• [Work to do]: Set down the listing below verbatim, but only from its first line through the line containing "return bar(name, rows, material, body, side)".

━━ Data section

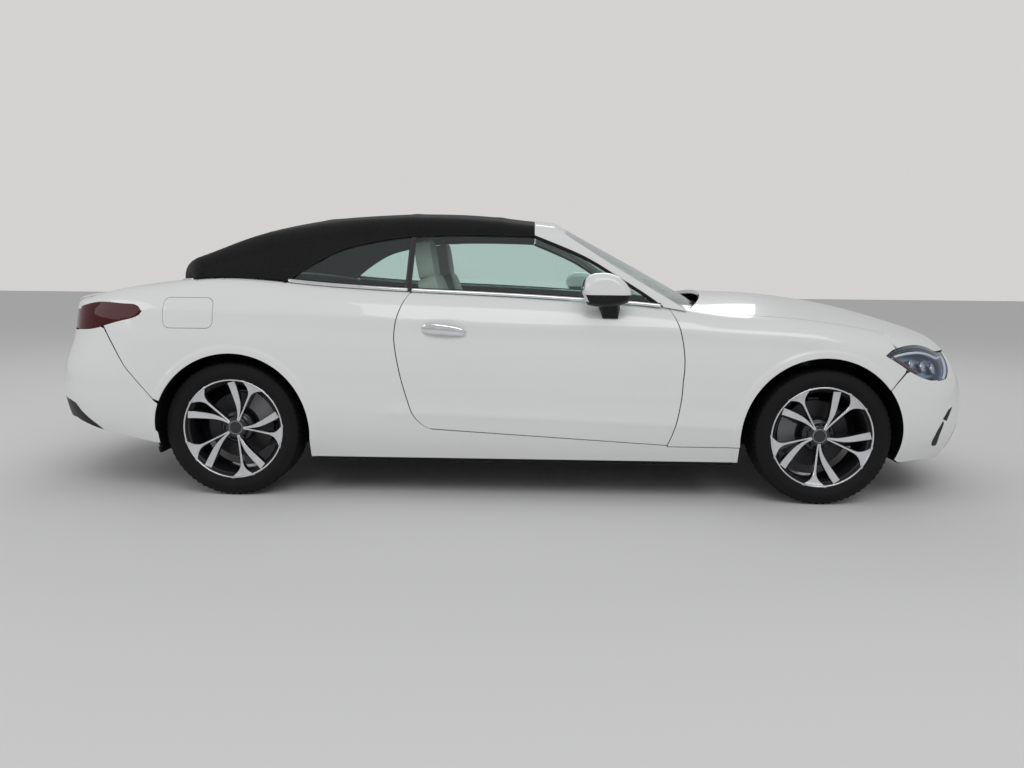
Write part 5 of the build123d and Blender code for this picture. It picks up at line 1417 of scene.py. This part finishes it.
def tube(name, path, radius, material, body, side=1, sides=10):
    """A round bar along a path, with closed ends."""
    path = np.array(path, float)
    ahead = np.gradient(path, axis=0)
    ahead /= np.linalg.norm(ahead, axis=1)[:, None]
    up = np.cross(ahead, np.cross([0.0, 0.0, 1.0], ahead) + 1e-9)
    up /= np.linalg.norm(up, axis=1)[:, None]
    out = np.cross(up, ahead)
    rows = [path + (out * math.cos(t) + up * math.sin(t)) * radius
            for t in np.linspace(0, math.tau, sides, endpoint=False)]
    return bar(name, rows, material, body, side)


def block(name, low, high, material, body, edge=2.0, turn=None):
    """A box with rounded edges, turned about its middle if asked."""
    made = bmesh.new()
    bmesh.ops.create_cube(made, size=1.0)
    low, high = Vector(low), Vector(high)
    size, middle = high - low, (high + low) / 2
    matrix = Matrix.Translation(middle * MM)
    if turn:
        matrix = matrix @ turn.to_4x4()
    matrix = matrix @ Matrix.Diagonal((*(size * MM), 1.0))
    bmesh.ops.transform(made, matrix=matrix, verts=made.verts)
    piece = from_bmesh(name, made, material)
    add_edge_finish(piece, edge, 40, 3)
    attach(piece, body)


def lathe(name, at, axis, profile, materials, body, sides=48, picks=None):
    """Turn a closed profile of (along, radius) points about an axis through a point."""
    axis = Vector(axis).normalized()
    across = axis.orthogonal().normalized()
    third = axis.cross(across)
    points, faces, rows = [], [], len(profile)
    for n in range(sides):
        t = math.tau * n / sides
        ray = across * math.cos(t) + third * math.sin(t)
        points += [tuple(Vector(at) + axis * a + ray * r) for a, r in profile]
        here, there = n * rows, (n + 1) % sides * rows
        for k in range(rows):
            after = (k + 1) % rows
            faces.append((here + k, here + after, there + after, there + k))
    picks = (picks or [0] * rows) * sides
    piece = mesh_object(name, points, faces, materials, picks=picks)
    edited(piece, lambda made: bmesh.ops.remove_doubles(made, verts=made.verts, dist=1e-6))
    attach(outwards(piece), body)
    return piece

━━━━

• [Worked solution]:
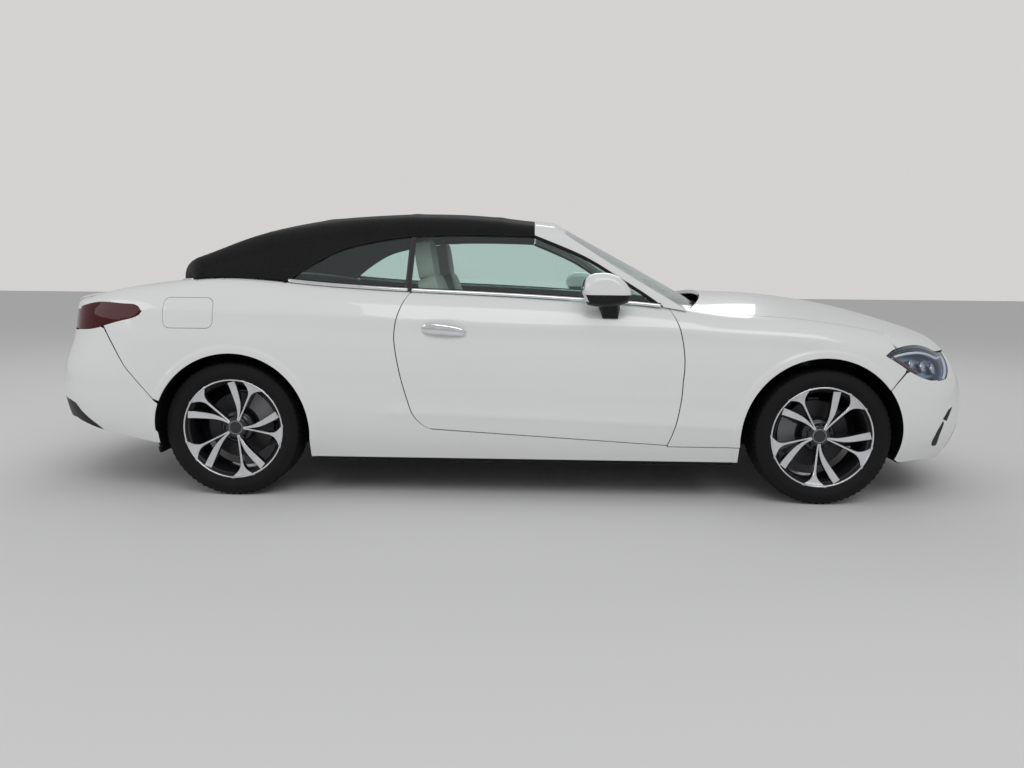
Write part 5 of the build123d and Blender code for this picture. It picks up at line 1417 of scene.py. This part finishes it.
def tube(name, path, radius, material, body, side=1, sides=10):
    """A round bar along a path, with closed ends."""
    path = np.array(path, float)
    ahead = np.gradient(path, axis=0)
    ahead /= np.linalg.norm(ahead, axis=1)[:, None]
    up = np.cross(ahead, np.cross([0.0, 0.0, 1.0], ahead) + 1e-9)
    up /= np.linalg.norm(up, axis=1)[:, None]
    out = np.cross(up, ahead)
    rows = [path + (out * math.cos(t) + up * math.sin(t)) * radius
            for t in np.linspace(0, math.tau, sides, endpoint=False)]
    return bar(name, rows, material, body, side)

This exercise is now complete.